Maachher Jhol

Maachher jhol is a name for a rather broad genre of fish dishes in Bengal—it’s not actually very descriptive at all. “Maachh” means “fish” in Bengali and “jhol” (rhymes with “goal”) would translate to “gravy” or “sauce” in English. So “maachher jhol” literally means “fish in gravy”. As such, in English “fish curry” would be an entirely adequate translation in the sense in which “curry” is used in India. The particular sub-genre of the preparation that this recipe falls into involves a paatla or thin jhol and various versions of this form one of the central pillars of Bengali comfort food. In its most basic form the dish involves mustard oil, kalo jire, ginger, green chillies, fish and water. Vegetables are often added: sometimes potatoes, sometimes brinjal/eggplant, sometimes cauliflower. It’s also not uncommon to add bori (a type of dal-based fritter). Though tomatoes and garlic are not very traditional in Bengali cooking, it’s not unheard of for either or both to be used as well. Some may use no tomato, some may use a little, some more than a little. My approach comes to me from my mother, who learned to cook after marriage while living outside Bengal. Her cooking therefore employs more tomato than that of my Calcutta aunts but is—as far as I’m concerned—no less Bengali for that.

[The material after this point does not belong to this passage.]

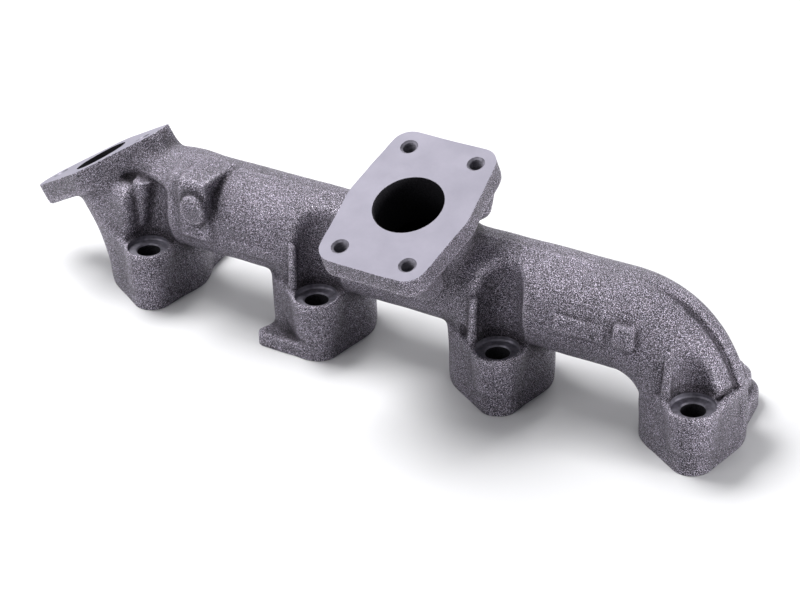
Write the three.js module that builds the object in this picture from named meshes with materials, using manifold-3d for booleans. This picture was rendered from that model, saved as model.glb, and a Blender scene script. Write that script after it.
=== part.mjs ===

The fish used for this kind of a dish in Bengal would be some kind of freshwater fish or the other—ideally carp of some kind or magur (a type of of catfish). Of late I’ve been using small fillets of ocean perch, available in mega packs from Costco. It’s a very simple dish to make and very tasty. The normal way to eat it would be with rice; the missus, however, enjoys it just as a fish stew, straight out of the bowl.


  • 1 lb mild white fish, fillets or steaks
  • 1 tspn panch phoron
  • 1/2 medium red onion, chopped
  • 1 tspn ginger paste
  • 1/4 tspn haldi/turmeric powder
  • 1/4 tspn chilli powder
  • 1 cup chopped tomato
  • 2 mediium potaotes, cut lengthwise into 4 pieces each
  • 2-3 green chillies, slit
  • 2 tblspns oil (preferably mustard oil)
  • Salt
  • 2 cups water
  • 2 tblspns chopped cilantro


  1. Heat the oil over medium heat in a a saucepan that can hold all the fish in one layer.
  2. When the oil is hot send the panch phoron for.a brief swim in it.
  3. When the panch phoron is fragrant but not yet popping add the onion and saute till softened.
  4. Add the ginger and saute for another 30 seconds or so.
  5. Add the haldi and red chilli powder and saute for another 30 seconds or so.
  6. Add the potatoes and saute for a few more minutes.
  7. Add the tomatoes and salt and saute till tomatoes have broken down.
  8. Add the water and cook on a high simmer, covered, till the potatoes are almost done.
  9. Slide the fish in, return to a simmer, top with the slit green chillies, cover and cook till the fish and potatoes are done (about 10 minutes).
  10. Garnish with the chopped cilantro and serve with steamed rice.


  1. In the unlikely event that you don’t have panch phoron but have kalo jire/kalonji, you could just use that instead. I do like it with panch phoron though.
  2. There are a couple of traditional steps I skip. It is usual, for example, to marinate the fish lightly with salt and haldi and shallow fry it and keep aside. It’s also usual to similarly shallow fry and keep aside the potatoes or whatever veg you’re using. I avoid the extra fat and don’t really miss it. And it’s a much faster and less fussy dish too without those two steps. (When using eggplant, however, I do fry it first.)
  3. Once the fish are in, don’t stir; just shake the pan gently to mix.
  4. You could leave out the red chilli powder entirely and use only the green chillies for heat.
  5. Similarly you could cut down on the tomato or leave it out altogether.
  6. Ditto for the onion.
  7. Though I say to use large potatoes, sliced lengthwise, you may notice from the picture that I used small potatoes, halved. That’s what I had.